L’Organisation des Nations Unies pour l’éducation, la science et la culture (UNESCO) a tiré lundi la sonnette d’alarme sur l’augmentation des agressions contre les journalistes couvrant des manifestations.
Un nouveau rapport de l’UNESCO souligne une forte augmentation du nombre de manifestations au cours desquelles les forces de l’ordre ont porté atteinte à la liberté de la presse au premier semestre 2020 dans le monde. Entre janvier et juin, 21 manifestations ont été marquées par des atteintes à la liberté de la presse, y compris des cortèges lors desquels des journalistes ont été agressés, arrêtés, voire même tués.
Intitulé Sécurité des journalistes couvrant des manifestations – Préserver la liberté de la presse en période de troubles civils, le rapport souligne une tendance plus large à l’utilisation illégale de la force par la police et les forces de sécurité au cours des cinq dernières années dans le monde. En 2015, plusieurs journalistes avaient été empêchés par la police et les forces de sécurité de faire leur travail lors d’une quinzaine de manifestations. En 2019, avec 32 manifestations ce chiffre avait plus que doublé. Le rapport suggère qu’un nouveau seuil inquiétant a été franchi, révélant une menace importante et croissante pour la liberté des médias et la liberté d’accès à l’information dans toutes les régions du monde.
Le rapport relève également que 10 journalistes ont été tués en couvrant des manifestations au cours des cinq dernières années. Chacun de ces meurtres a été condamné par la Directrice générale de l’UNESCO, Audrey Azoulay.
Les journalistes ont un rôle essentiel à jouer pour témoigner et informer le public sur les mouvements de protestation – Audrey Azoulay, Directrice générale de l’UNESCO
Le Comité pour la protection des journalistes (CPJ) a documenté près de 500 violations dans le cadre de manifestations. Dans certains cas, notamment lors des manifestations liées au mouvement Black Lives Matter aux États-Unis, la violence a entraîné des blessures permanentes, comme celles subies par plusieurs journalistes rendus aveugles par des balles en caoutchouc ou au poivre (pepper balls).
Lors de la présentation de ce rapport, la Directrice générale de l’UNESCO a souligné que la liberté d’informer les citoyens sur les causes des troubles et la réponse des pouvoirs publics étaient d’une importance vitale pour l’épanouissement des démocraties.

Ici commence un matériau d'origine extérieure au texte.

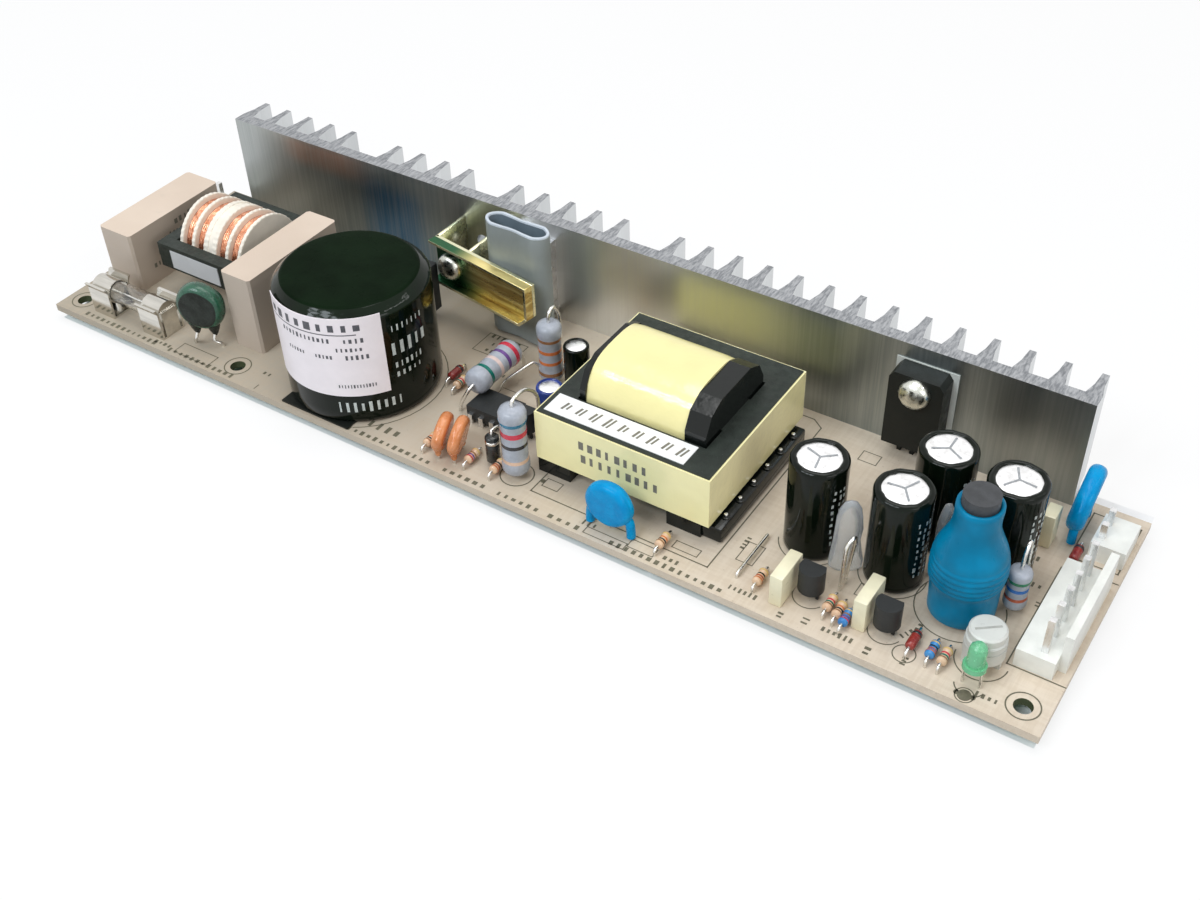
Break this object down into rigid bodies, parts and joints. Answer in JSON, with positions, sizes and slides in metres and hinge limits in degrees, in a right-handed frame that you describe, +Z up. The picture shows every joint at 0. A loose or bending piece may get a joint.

« Les journalistes ont un rôle essentiel à jouer pour témoigner et informer le public sur les mouvements de protestation. Depuis de nombreuses années, l’UNESCO a eu une action de sensibilisation dans le monde pour s’assurer qu’ils puissent le faire en toute sécurité, sans crainte d’être persécutés, et elle a formé les forces de sécurité ainsi que le personnel judiciaire en matière de normes internationales et de liberté d’expression », a déclaré Audrey Azoulay.
Pour la cheffe de l’UNESCO, les chiffres contenus dans ce rapport montrent que des efforts bien plus importants sont nécessaires. « Nous appelons la communauté internationale et toutes les autorités compétentes à veiller à ce que ces droits fondamentaux soient respectés », a-t-elle dit.
Mieux former la police et les forces de l’ordre à la liberté de la presse
Le rapport constate que ces cinq dernières années, les manifestations sur la voie publique ont été motivées par des préoccupations concernant l’injustice économique, la corruption des gouvernements, le déclin des libertés politiques et un autoritarisme croissant. Le document détaille les abus auxquels les journalistes doivent parfois faire face en couvrant des manifestations, notamment la surveillance, le harcèlement, l’intimidation, les coups, les tirs de munitions létales et non-létales, la détention, l’enlèvement et la destruction délibérée de matériel.
Il contient également des recommandations concrètes pour tous les acteurs concernés, des médias aux organisations internationales en passant par les autorités nationales, afin d’assurer une meilleure protection des journalistes. Il s’agit notamment de renforcer la formation des policiers et des forces de l’ordre en matière de liberté d’expression et de comportement approprié dans leurs relations avec les médias ; de fournir une formation et des équipements appropriés à la presse, y compris aux journalistes indépendants, couvant des manifestations ; de nommer des médiateurs nationaux pour établir les responsabilités policières dans l’usage de la force contre les journalistes lors des manifestations ; et de renforcer les mécanismes nationaux pour la sécurité des journalistes.
L’UNESCO fournit une assistance technique aux États membres, y compris la formation des forces de l’ordre sur la défense de la liberté de la presse et de la liberté d’expression.